100 and Counting
by Victoria Wasylak
Photography by Jean Hangarter
Peek inside the Regent Theater in Arlington and you can catch a glimpse of the secrets to local success. Event posters that line the theater’s walls silently tell the venue’s story: a jumbo poster advertising The Exorcist and pizza, and autographed photo of local punk heroes The Dresden Dolls, a psychedelic lithograph of Edgar Winter’s previous tour stop all boast details of the venue’s decorated past.
Centennials have become a hard milestone to reach, especially on the local business scale, but that never held back Arlington’s Regent Theater from flourishing. The Regent celebrated its centennial with a vaudeville-style gala exactly 100 years since the theater’s grand opening this past Sunday, April 24.
Co-owner Leland Stein said that the entire gala is inspired by the theater’s grand opening celebration in 1916.
“Wouldn’t it be neat if, in a sense, for our centennial Gala celebration, we re-create the opening night as best we could?” he said.
While Stein knew that the Regent opened in 1916, it was an intern that unearthed the details of the opening ceremony at the Arlington library. Using the information from the original advertisement for the Regent’s opening in The Arlington Advocate newspaper, Stein has planned the centennial gala based on the opening ceremony’s events.
“That’s an appropriate way to celebrate our centennial and show the world that we’re still doing, in a sense, what the Regent Theater originally was, which was an entertainment center,” Stein said.

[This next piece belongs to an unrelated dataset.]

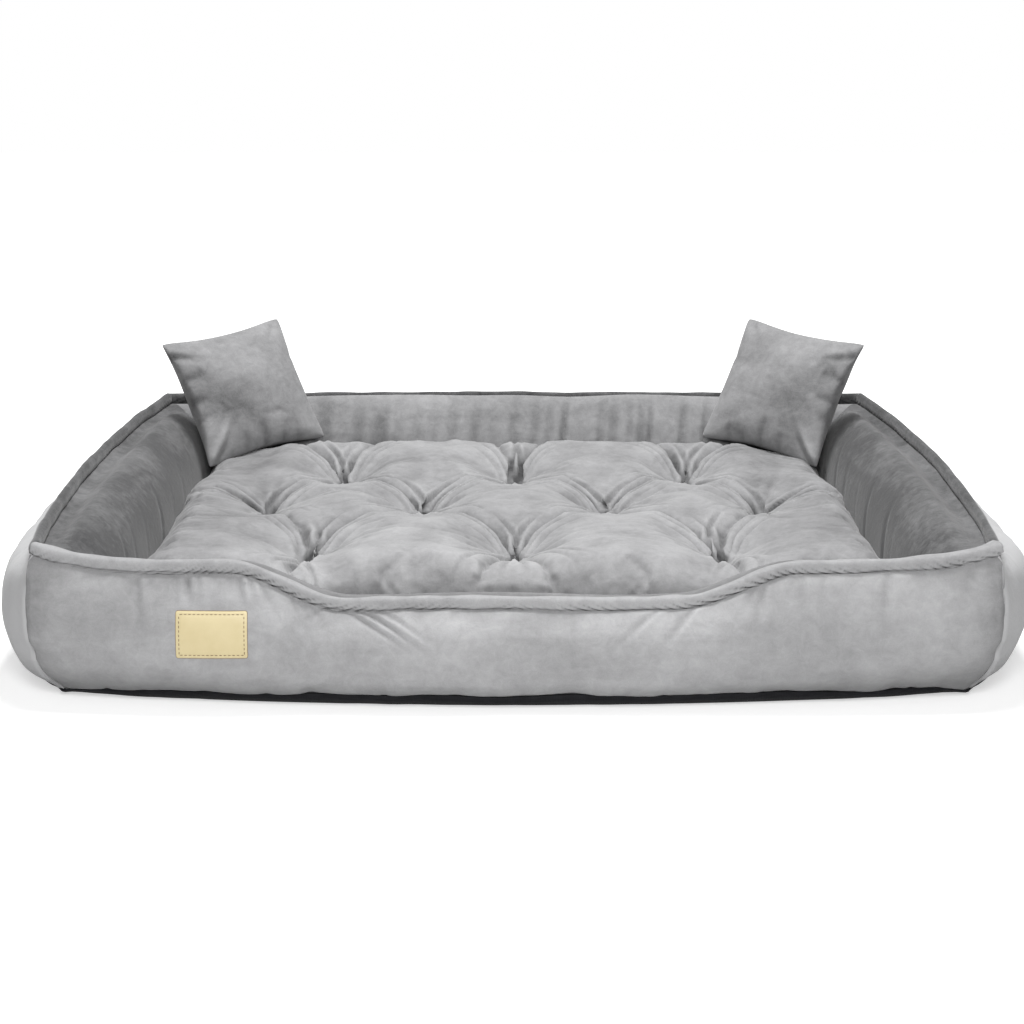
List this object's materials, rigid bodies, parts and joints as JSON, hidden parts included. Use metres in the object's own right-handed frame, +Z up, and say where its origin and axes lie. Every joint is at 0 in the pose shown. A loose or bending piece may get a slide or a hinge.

To this day, the Regent remains a place to showcase live music, comedy nights, film events and other cultural attractions. Within a month, the theater can shift from a hoppin’ comedy benefit locale and a haven for nerds eager to see a flick on the making of Star Wars to a swinging backdrop for the A-Town Jazz Festival. The near-500 capacity theater is an important cultural space for the Arlington community, even aggregating the restroom decals from now-closed venue Johnny D’s to preserve the local bar’s spirit.
“I often say that our niche is that we don’t really have a niche,” Stein said. “We’re not a traditional theater.”

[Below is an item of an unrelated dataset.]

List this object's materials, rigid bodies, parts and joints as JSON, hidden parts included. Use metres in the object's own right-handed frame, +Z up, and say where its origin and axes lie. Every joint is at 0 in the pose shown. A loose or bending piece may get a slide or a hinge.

Stein, who co-owns the Regent Theater with Richard Starvos, says that leasing the space to other events and their variety of events is what keeps the business thriving.
“It is very challenging to, like many other businesses, pay the bills and make enough money to keep going,” Stein said of owning the Regent.

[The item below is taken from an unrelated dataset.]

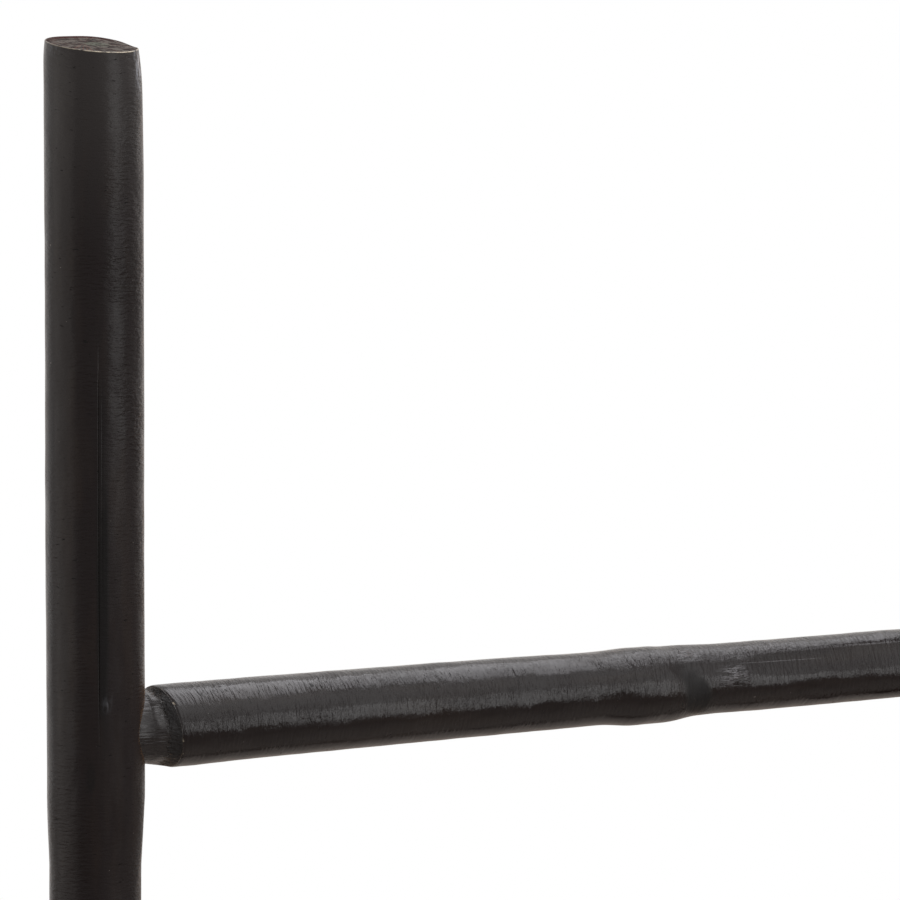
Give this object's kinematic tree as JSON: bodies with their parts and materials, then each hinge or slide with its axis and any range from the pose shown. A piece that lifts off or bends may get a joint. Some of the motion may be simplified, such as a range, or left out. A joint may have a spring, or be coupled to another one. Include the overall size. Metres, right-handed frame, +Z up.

According to Stein, previous owners of the Regent have had offers to sell the theater and transform into new ventures, from a restaurant, gymnasium and apartment complex. Arlington residents and longtime patrons like Judy Beatrice, however, remain grateful that the Regent is still intact.
Beatrice said that the Regent Theater was a major part of her childhood in the 1950s when she and other local children would watch episodes of cowboy hero Hopalong Cassidy for 10 cents on Saturday afternoons.
“We didn’t have TV, so Saturday afternoon [at the theater] was a big deal,” she said. “All of the mothers loved it because we were out of the house.”
Despite an offer to buy a $19.16 ticket to the gala, Beatrice said that she gladly bought her significantly more expensive orchestra seat to show her support for the Regent.
Before the beginning of the gala’s early 1900s-themed shenanagins, the Regent invited Arlington selectman Joe Curro, Jr. onstage to read the town’s official proclamation of Sunday as “Regent Theater Day.” As the crowd joined in to help read the proclamation, the sense of community became even stronger.
While onstage, Curro Jr. praised the Regent as one of the town’s biggest cultural forces.
“Arlington has a well-deserved reputation of arts and culture, and this is ground zero,” he said.